2. Penambahan subjek pada pelaksanan rehabilitas
Pada DIM 129 Pelaksanaan Rehabilitasi sebagaimana dimaksud pada ayat (2) dilakukan di bawah koordinasi jaksa dan pengawasan secara berkala oleh menteri yang menyelenggarakan urusan pemerintahan di bidang social dan menteri yang menyelenggarakan urusan pemerintahan di bidang kesehatan.
3. Jika pelaku adalah Korporasi
a. Disetujui Panja (1) Korporasi yang melakukan tindak pidana kekerasan seksual sebagaimana diatur dalam Undang-undang ini, dipidana dengan pidana denda paling sedikit Rp5000.000.000 (lima miliar rupiah) dan paling banyak Rp 15.000.000.000 (lima belas miliar rupiah)
b. Selain pidana denda, hakim juga menetapkan besarnya Restitusi pelaku Korporasi à melihat ancaman pidananya sudah bisa dilakukan (DIM 132)
4. Penghapusan persyaratan “beriman dan bertakwa” bagi penyidik, penuntut umum dan hakim
5. DIM 154: penyidik, penuntut umum dan hakim memiliki integritas dan kompetensi tentang penanganan perkara TPKS
6. Restoratif justice tidak berlaku dalam tindak pidana kekerasan seksual kecuali jika pelakunya anak.

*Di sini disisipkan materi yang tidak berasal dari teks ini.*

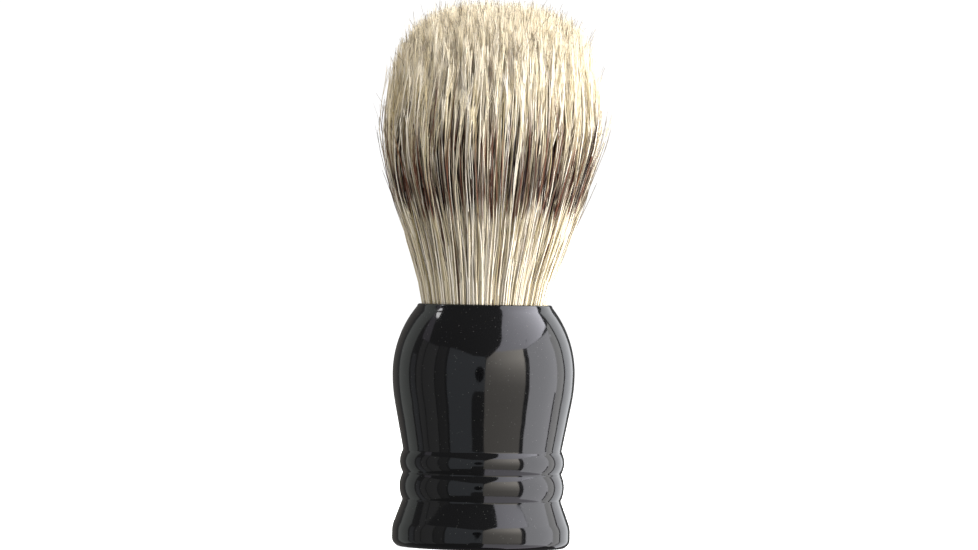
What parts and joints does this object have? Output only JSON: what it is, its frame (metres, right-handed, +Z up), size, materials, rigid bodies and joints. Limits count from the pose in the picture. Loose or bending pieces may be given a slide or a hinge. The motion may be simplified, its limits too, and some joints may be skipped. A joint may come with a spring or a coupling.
{
  "type": "shaving brush",
  "caption": "Shaving brush with a glossy black turned handle, two beads over a flared foot, and a domed bristle knot with a dark dyed band that flexes from side to side and front to back.",
  "frame": {"origin": "centre of the foot's face, on the surface that the brush stands on", "axes": "+Z up the handle's axis to the bristle tips; +X to the right and -Y towards the viewer; the brush is round about Z"},
  "size_m": [0.0436, 0.0436, 0.105],
  "materials": {
    "handle_plastic": "high gloss, moulded and polished",
    "cap_plastic": "fine matt, as moulded",
    "hot_melt_glue": "set hot-melt glue, waxy",
    "weight_steel": "sawn and tumbled",
    "epoxy_adhesive": "set epoxy, hard",
    "cup_aluminium": "drawn, satin",
    "knot_resin": "cast epoxy, amber",
    "binding_cotton": "waxed cotton thread",
    "bristle_natural": "bleached natural boar bristle, satin",
    "bristle_dyed": "boar bristle with a dark brown dyed band, satin"
  },
  "bodies": {
    "handle": {"handle_shell": "handle_plastic", "base_cap": "cap_plastic", "weight_glue": "hot_melt_glue", "ballast_weight": "weight_steel", "socket_adhesive": "epoxy_adhesive", "knot_cup": "cup_aluminium", "resin_plug": "knot_resin", "binding_thread": "binding_cotton", "bristle_roots": "bristle_natural"},
    "shafts": {"bristle_shafts": "bristle_dyed"},
    "tips": {"bristle_tips": "bristle_natural"}
  },
  "joints": [
    {"name": "flex_side", "type": "hinge", "parent": "handle", "child": "shafts", "pos_m": [0, 0, 0.055], "axis": [0, 1, 0], "range_deg": [-20, 20], "stiffness_Nm_per_rad": 0.35},
    {"name": "flex_front", "type": "hinge", "parent": "shafts", "child": "tips", "pos_m": [0, 0, 0.071], "axis": [1, 0, 0], "range_deg": [-20, 20], "stiffness_Nm_per_rad": 0.25}
  ]
}
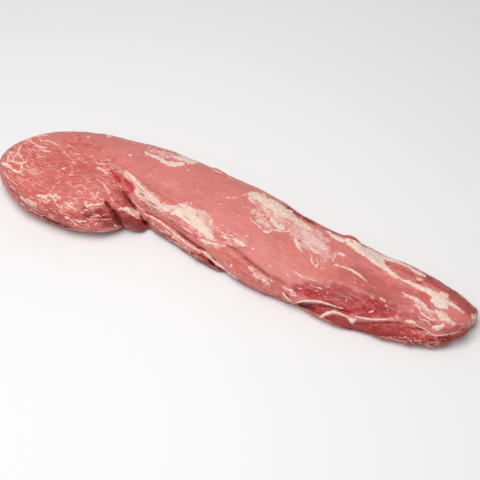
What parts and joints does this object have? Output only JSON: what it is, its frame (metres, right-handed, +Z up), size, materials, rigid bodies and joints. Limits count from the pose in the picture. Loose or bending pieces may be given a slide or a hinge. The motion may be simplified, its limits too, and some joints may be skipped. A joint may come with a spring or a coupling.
{
  "type": "raw whole beef tenderloin",
  "caption": "Raw whole beef tenderloin: a long tapering muscle with a broad oval head, a side strand, a small lobe in the cleft and a blunt tail.",
  "frame": {"origin": "bottom centre of the bounding box, on the surface that the meat rests on", "axes": "+X along the length, from the broad head to the tail, +Y to the smooth far side, away from the side strand, +Z up"},
  "size_m": [0.569, 0.1462, 0.0531],
  "materials": {
    "raw_beef": "moist raw beef, pinkish red, with cream fat and thin whitish membrane"
  },
  "bodies": {
    "root": {"tenderloin": "raw_beef"}
  },
  "joints": []
}
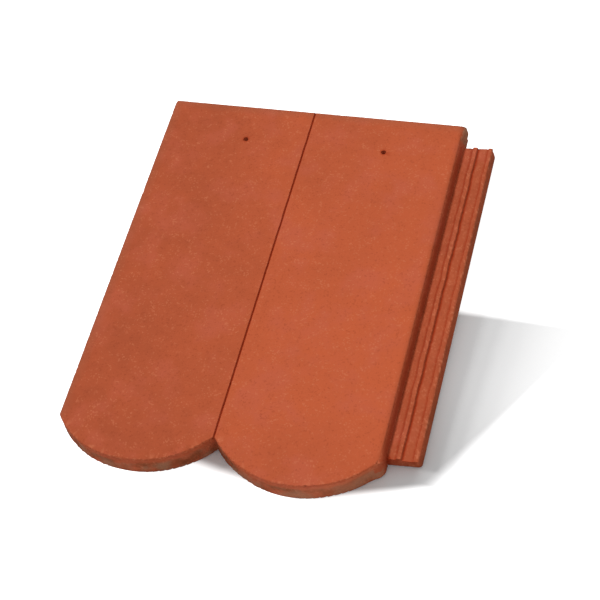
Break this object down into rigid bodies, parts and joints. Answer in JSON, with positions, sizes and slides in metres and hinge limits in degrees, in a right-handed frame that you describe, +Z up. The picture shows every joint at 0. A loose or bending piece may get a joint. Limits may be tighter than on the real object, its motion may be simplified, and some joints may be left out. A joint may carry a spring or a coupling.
{
  "type": "concrete roof tile",
  "caption": "Flat interlocking concrete roof tile with two rounded lobes at its tail, a ribbed side lap, nail holes and hanging nibs.",
  "frame": {"origin": "on the floor, under the centre of the tile's bounding box", "axes": "+X towards the lapping strip, +Y up the slope from the lobes to the head, +Z up; the face leans 1.85 degrees because the tile lies on its nibs and its lobes' lower edge"},
  "size_m": [0.331, 0.4017, 0.0339],
  "materials": {
    "concrete": "matt brick-red slurry coat over fine sandy concrete"
  },
  "bodies": {
    "root": {"roof_tile": "concrete"}
  },
  "joints": []
}
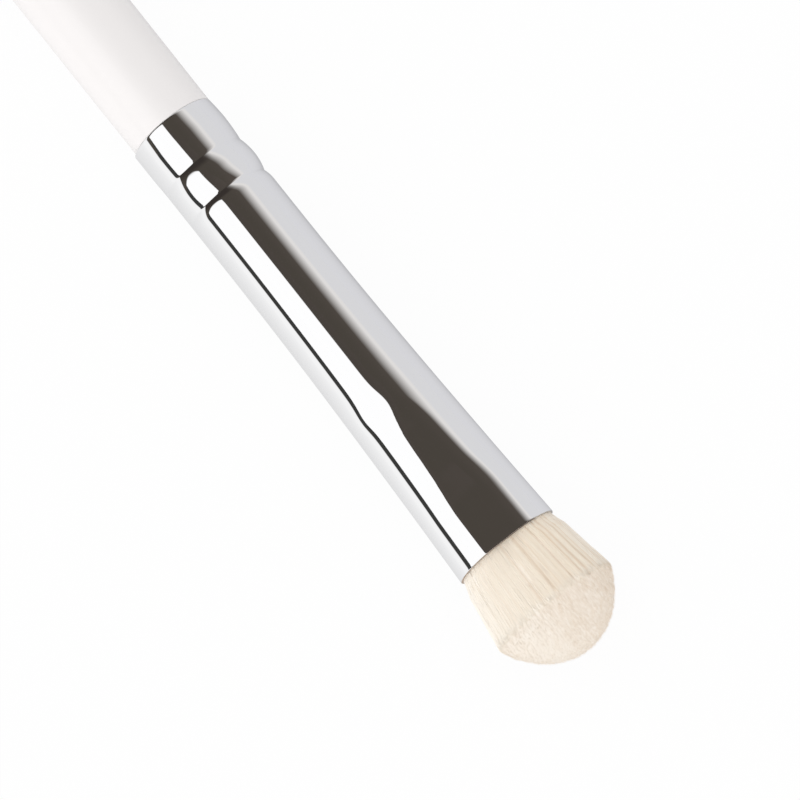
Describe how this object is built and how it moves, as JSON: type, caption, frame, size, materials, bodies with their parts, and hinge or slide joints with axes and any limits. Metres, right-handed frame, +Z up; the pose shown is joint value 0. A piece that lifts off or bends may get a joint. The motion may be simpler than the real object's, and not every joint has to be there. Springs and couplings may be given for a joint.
{
  "type": "eye makeup brush",
  "caption": "Slim eye makeup brush: round lacquered handle, plated ferrule with rolled crimps pressed to an oval mouth, and a dense domed tuft of soft hair.",
  "frame": {"origin": "middle of the brush's overall length and width, at the height of its lowest point as it lies on its side", "axes": "+X along the brush from the handle's end to the hair's tip, +Y along the broad side of the flattened mouth, +Z up through its thin side"},
  "size_m": [0.1752, 0.011, 0.0079],
  "materials": {
    "handle_lacquer": "turned wood under a glossy white lacquer",
    "ferrule_plating": "bright polished plating",
    "hair": "soft cream-white hair, matt",
    "thread": "plain cotton thread",
    "resin": "cured clear resin",
    "adhesive": "cured adhesive"
  },
  "bodies": {
    "root": {"handle": "handle_lacquer", "ferrule": "ferrule_plating", "hair_tuft": "hair", "binding_thread": "thread", "resin_plug": "resin", "tenon_glue": "adhesive"}
  },
  "joints": []
}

a. Redaksi yang disepakati adalah“Perkara TPKS tidak dapat dilakukan proses penyelesaian di luar pengadilan kecuali terhadap pelaku anak.”
b. Jika pelakunya anak, dikembalikan menurut peraturan perundang-undangan yang berlaku (UU Perlindungan Anak, Sistem Peradilan Pidana Anak)
7. Terobosan baru bahwa barang bukti dijadikan alat bukti agar memperkuat pembuktian “keterangan korban sudah menjadi alat bukti, ditambah dengan barang bukti sudah cukup ini agar apparat penegak hokum tidak lagi mengatakan kurang alat bukti” dan sesuai dengan RUU KUHAP.
8. Pengakuan Keterangan korban penyandang disabilitas
9. Pendampingan korban
a. Memasukkan Lembaga Penyedia layanan sebagai pendamping
b. Pendamping terdiri dari Petugas LPSK, Petugas UPTD PPA, Tenaga Kesehatan, Psikolog, pekerja social, tenaga kesejahteran social, psikiater, pendamping hukum meliputi advokat dan paralegal dan atau pendamping lainnya
c. Pendampingan bagi korban penyandang disabilitas
10. Restitusi
Kewajiban penyidik, penuntut umum dan hakim menyampaikan hak atas restitusi terhadap korban.
11. Tambahan di akhir
a. Mekanisme penghitungan restitusi & victim trust fun.
b. Pendalaman rumusan pemaksaan aborsi, perbudakan seksual, KBGO.
Berdasarkan hasil pemantauan tersebut, kami memberikan dukungan terhadap Panja DPR RI yang telah berjuang. Kami juga merekomendasikan untuk memastikan isu krusial seperti tindak pidana kekerasan seksual, hukum acara, penyelenggaraan layanan, partisipasi masyarakat dan pengawasan, harus bisa mengakomodir kerentanan dan kebutuhan korban kekerasan seksual.